━━ SOURCE DATA ━━

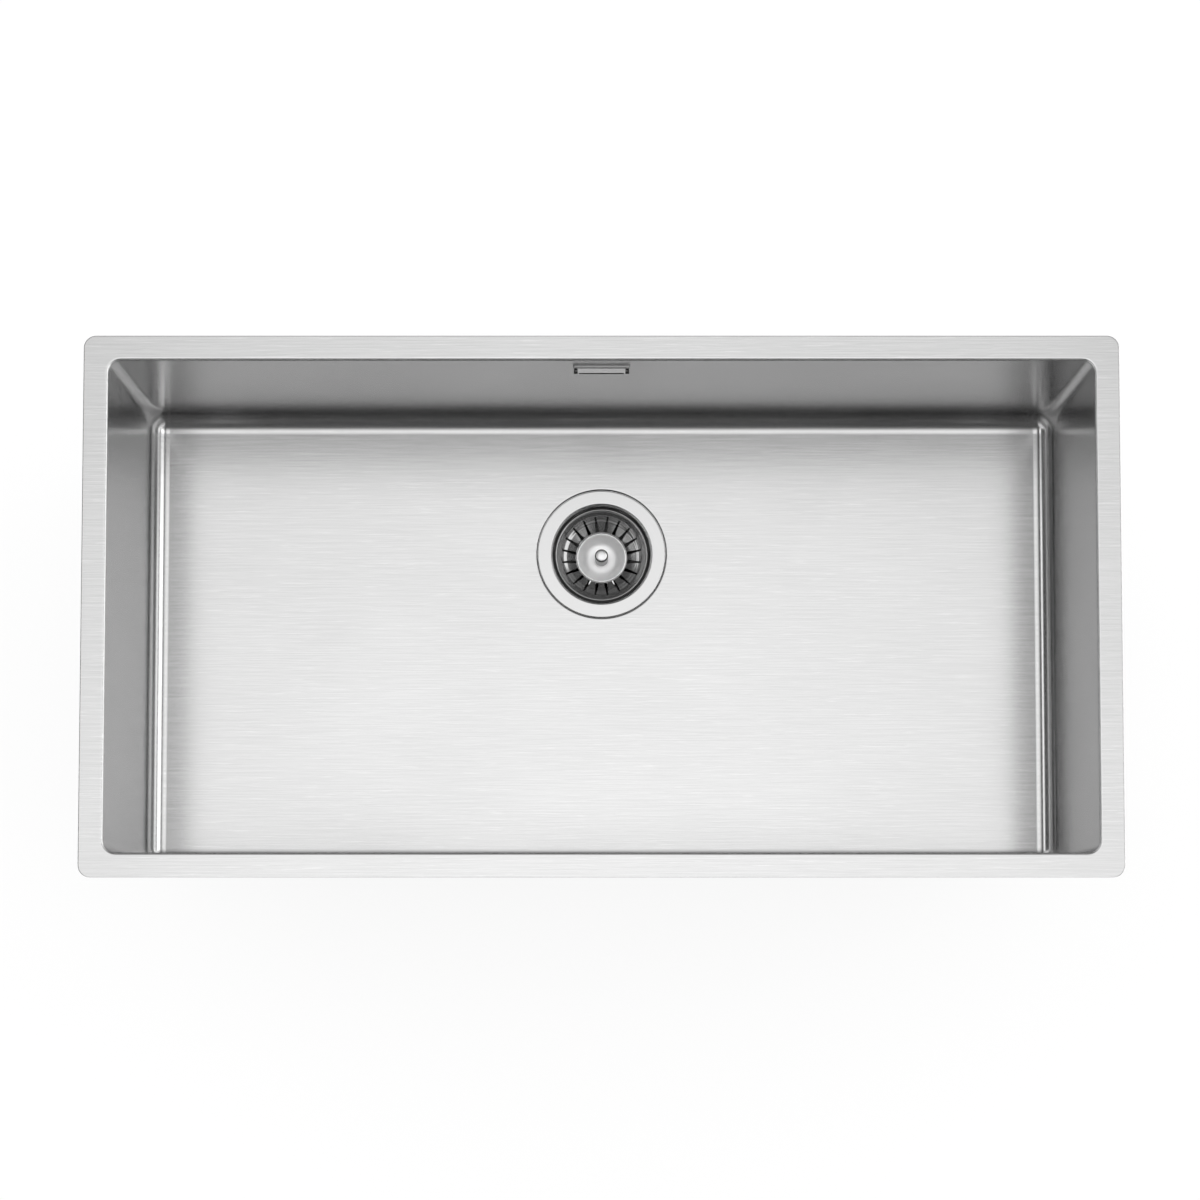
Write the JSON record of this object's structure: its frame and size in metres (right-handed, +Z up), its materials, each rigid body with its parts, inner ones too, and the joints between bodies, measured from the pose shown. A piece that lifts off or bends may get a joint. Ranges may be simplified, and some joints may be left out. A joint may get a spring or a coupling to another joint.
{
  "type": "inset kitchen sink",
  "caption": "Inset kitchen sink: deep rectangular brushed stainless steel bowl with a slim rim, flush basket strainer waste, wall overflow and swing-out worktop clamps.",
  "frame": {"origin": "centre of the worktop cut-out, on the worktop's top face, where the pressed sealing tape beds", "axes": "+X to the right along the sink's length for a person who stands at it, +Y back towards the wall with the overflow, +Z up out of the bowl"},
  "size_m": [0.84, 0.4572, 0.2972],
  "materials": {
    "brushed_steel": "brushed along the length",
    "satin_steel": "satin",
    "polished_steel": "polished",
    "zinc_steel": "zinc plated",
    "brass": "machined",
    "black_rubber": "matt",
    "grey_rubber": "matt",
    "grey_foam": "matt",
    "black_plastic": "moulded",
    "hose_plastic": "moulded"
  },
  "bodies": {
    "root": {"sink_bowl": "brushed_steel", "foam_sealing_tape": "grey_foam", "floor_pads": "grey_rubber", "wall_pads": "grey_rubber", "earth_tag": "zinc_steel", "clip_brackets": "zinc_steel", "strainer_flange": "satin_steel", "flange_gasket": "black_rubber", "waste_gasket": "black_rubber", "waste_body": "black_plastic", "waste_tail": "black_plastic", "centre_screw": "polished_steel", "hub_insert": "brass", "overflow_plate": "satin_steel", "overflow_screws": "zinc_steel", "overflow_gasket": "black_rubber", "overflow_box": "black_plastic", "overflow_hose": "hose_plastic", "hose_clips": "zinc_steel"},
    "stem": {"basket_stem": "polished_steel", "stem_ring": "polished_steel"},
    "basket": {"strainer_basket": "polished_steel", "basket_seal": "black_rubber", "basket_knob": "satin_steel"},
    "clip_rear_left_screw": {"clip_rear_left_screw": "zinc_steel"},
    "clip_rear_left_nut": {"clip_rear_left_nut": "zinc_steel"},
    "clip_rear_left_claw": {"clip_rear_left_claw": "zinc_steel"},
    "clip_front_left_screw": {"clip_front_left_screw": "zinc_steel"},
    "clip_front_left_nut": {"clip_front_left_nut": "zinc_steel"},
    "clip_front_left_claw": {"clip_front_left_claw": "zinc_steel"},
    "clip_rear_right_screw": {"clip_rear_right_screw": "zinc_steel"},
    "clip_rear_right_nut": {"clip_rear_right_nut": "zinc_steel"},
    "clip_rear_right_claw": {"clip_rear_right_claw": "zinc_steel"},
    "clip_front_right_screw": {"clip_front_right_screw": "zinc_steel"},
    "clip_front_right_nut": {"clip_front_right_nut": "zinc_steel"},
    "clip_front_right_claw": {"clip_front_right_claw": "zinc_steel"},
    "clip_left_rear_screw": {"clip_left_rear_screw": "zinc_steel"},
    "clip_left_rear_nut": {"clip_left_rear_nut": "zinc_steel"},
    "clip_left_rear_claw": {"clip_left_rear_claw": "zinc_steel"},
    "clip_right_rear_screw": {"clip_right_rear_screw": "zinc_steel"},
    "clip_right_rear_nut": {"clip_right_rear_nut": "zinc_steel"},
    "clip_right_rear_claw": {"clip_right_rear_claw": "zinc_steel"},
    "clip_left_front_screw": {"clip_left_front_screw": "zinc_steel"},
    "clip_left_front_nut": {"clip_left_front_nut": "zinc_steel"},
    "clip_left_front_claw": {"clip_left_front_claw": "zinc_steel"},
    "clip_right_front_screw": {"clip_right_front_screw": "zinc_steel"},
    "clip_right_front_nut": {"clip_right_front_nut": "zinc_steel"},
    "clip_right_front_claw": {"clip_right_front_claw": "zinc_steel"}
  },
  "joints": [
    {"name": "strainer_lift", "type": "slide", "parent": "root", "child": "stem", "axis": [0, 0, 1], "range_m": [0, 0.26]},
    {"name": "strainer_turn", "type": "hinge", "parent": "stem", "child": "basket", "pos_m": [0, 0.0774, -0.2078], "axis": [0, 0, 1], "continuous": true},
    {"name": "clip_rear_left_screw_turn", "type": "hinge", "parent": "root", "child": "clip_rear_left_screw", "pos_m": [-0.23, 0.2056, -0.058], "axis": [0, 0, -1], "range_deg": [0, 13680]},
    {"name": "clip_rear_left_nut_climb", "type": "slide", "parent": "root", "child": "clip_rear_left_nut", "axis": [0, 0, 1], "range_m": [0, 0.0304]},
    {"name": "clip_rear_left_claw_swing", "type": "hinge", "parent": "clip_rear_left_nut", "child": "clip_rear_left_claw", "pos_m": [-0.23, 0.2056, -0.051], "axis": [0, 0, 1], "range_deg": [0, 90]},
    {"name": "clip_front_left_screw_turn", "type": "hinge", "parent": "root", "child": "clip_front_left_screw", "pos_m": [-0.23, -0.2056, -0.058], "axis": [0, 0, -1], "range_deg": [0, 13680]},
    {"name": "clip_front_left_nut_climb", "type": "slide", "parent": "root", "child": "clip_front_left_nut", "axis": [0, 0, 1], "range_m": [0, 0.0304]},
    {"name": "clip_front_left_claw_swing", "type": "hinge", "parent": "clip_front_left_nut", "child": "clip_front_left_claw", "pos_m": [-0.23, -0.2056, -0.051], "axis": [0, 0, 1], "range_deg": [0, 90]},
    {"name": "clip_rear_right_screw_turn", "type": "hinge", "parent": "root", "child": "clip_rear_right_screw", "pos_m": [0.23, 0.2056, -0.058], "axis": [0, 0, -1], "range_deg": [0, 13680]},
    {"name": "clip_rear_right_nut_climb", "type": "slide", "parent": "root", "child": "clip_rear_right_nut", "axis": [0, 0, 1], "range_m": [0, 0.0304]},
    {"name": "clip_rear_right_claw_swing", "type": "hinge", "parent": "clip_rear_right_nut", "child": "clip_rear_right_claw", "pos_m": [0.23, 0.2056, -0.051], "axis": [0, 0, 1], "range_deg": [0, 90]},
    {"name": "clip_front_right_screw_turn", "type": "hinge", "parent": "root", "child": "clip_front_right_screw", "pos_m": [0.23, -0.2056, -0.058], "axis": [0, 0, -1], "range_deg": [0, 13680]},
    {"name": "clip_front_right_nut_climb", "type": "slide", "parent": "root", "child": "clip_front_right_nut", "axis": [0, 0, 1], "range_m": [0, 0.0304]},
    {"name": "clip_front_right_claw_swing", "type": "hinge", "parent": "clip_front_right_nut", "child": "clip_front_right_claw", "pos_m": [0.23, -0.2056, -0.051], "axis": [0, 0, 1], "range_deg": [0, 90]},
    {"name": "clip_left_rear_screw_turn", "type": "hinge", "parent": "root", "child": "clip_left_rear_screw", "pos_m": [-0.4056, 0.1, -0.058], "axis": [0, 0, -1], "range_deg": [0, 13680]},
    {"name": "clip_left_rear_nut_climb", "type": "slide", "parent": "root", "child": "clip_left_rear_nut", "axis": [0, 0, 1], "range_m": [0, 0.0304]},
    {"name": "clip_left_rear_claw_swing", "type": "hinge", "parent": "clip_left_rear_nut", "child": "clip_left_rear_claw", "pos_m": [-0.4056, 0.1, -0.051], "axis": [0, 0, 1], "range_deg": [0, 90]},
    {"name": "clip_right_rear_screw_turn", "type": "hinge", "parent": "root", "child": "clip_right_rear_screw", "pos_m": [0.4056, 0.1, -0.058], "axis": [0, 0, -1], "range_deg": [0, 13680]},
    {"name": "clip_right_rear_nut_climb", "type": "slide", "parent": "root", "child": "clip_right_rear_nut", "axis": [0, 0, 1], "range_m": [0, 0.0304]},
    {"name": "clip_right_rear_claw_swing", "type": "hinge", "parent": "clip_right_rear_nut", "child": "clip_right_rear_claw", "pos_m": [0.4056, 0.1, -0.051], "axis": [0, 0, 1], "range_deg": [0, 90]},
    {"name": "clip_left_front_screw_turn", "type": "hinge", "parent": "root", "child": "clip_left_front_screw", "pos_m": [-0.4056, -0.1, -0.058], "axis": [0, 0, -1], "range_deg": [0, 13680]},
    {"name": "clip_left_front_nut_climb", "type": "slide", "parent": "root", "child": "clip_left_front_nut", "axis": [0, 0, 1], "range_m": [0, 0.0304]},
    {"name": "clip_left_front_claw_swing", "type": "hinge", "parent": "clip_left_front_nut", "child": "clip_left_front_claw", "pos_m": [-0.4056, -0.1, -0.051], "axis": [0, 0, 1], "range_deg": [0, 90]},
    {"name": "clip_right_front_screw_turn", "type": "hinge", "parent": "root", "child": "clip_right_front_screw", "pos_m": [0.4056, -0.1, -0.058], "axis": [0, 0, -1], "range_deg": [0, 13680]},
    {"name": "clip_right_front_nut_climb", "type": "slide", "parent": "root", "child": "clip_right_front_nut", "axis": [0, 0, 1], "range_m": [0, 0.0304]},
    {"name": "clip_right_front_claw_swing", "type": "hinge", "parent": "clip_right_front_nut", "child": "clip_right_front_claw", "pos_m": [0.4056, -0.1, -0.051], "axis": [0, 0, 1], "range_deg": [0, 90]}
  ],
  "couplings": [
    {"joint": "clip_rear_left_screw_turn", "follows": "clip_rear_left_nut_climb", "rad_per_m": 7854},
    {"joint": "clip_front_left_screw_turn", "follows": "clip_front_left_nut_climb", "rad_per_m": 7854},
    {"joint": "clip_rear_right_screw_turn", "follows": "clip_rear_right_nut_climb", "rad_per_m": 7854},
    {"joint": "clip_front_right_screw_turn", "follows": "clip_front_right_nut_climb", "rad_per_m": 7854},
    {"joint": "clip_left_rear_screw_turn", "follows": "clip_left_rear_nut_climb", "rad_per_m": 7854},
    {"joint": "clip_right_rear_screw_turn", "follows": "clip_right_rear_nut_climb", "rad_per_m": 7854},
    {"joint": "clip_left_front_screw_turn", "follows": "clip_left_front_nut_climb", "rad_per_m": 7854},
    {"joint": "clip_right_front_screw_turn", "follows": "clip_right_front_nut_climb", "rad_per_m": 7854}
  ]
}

━━━

▸ **WHAT YOU HAVE TO DO**: Which lines contain "joints"? Show each of them.

▸ **THE SOLUTION**:
Write the JSON record of this object's structure: its frame and size in metres (right-handed, +Z up), its materials, each rigid body with its parts, inner ones too, and the joints between bodies, measured from the pose shown. A piece that lifts off or bends may get a joint. Ranges may be simplified, and some joints may be left out. A joint may get a spring or a coupling to another joint.
  "joints": [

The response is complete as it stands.